- Native name: Rivière Bellevue (French)

Location
- Country: Canada
- Province: Quebec
- Region: Montérégie
- RCM: Pierre-De Saurel Regional County Municipality

Physical characteristics
- Source: Agricultural stream
- • location: Saint-Robert (at the limit of Sainte-Victoire-de-Sorel)
- • coordinates: 45°57′25″N 73°01′47″W﻿ / ﻿45.95708°N 73.02964°W
- • elevation: 22 m (72 ft)
- Mouth: Rivière Pot au Beurre
- • location: Yamaska
- • coordinates: 46°02′01″N 73°00′46″W﻿ / ﻿46.03361°N 73.01278°W
- • elevation: 10 m (33 ft)
- Length: 9.9 km (6.2 mi)

Basin features
- Progression: Rivière Pot au Beurre, Yamaska River, Saint Lawrence River
- • left: (upstream) décharge des Vingt Sud, ruisseau Bellevue nord.
- • right: (upstream)

= Bellevue River =

River in Montérégie, Quebec (Canada)

The Bellevue river (in French: rivière Bellevue) is a tributary of the rivière Pot au Beurre. It flows north in the municipalities of Saint-Robert and Sainte-Victoire, in the regional county municipality (MRC) of Pierre-De Saurel, in the administrative region of Montérégie, on the South Shore of St. Lawrence River, in Quebec, Canada.

The economic vocation of this hydrographic slope is essentially agricultural.

== Geography ==
The Lemoine River has its source in an agricultural zone which is close (north side) to the source of Petite rivière Bellevue, at the limit of municipalities of Sainte-Victoire and Saint-Robert. This source is located on east side of Chemin du Rang Bellevue.

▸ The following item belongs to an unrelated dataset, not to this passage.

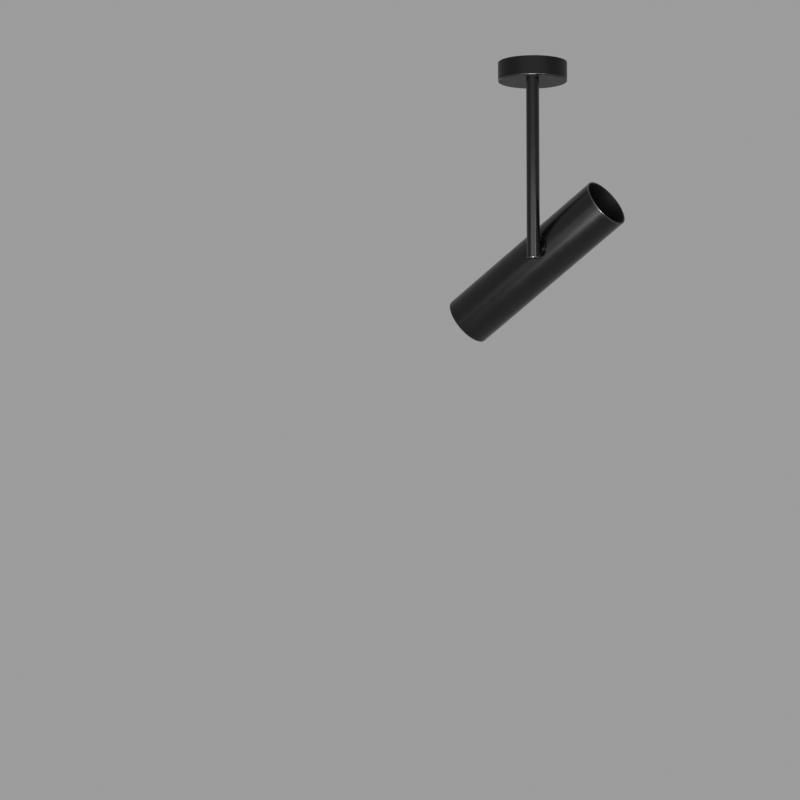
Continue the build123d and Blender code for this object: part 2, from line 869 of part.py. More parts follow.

From its source, the course of the Bellevue river descends on 9.9 km almost entirely in agricultural zone, with a drop of 12 m, according to the following segments:
- 7.4 km north in Saint-Robert, crossing the route 132 (route Marie-Victorin), in the hameau "Bellevue";
- 2.5 km north, to its mouth.

The mouth of the Bellevue river empties on the south shore of rivière Pot au Beurre, close to the limit between Saint-Robert and Yamaska. From there, the current flows down the latter over 7.9 km to the Yamaska River.

== Toponymy ==
The toponym "rivière Bellevue" was made official on August 28, 1980, in the place name bank of the Commission de toponymie du Québec.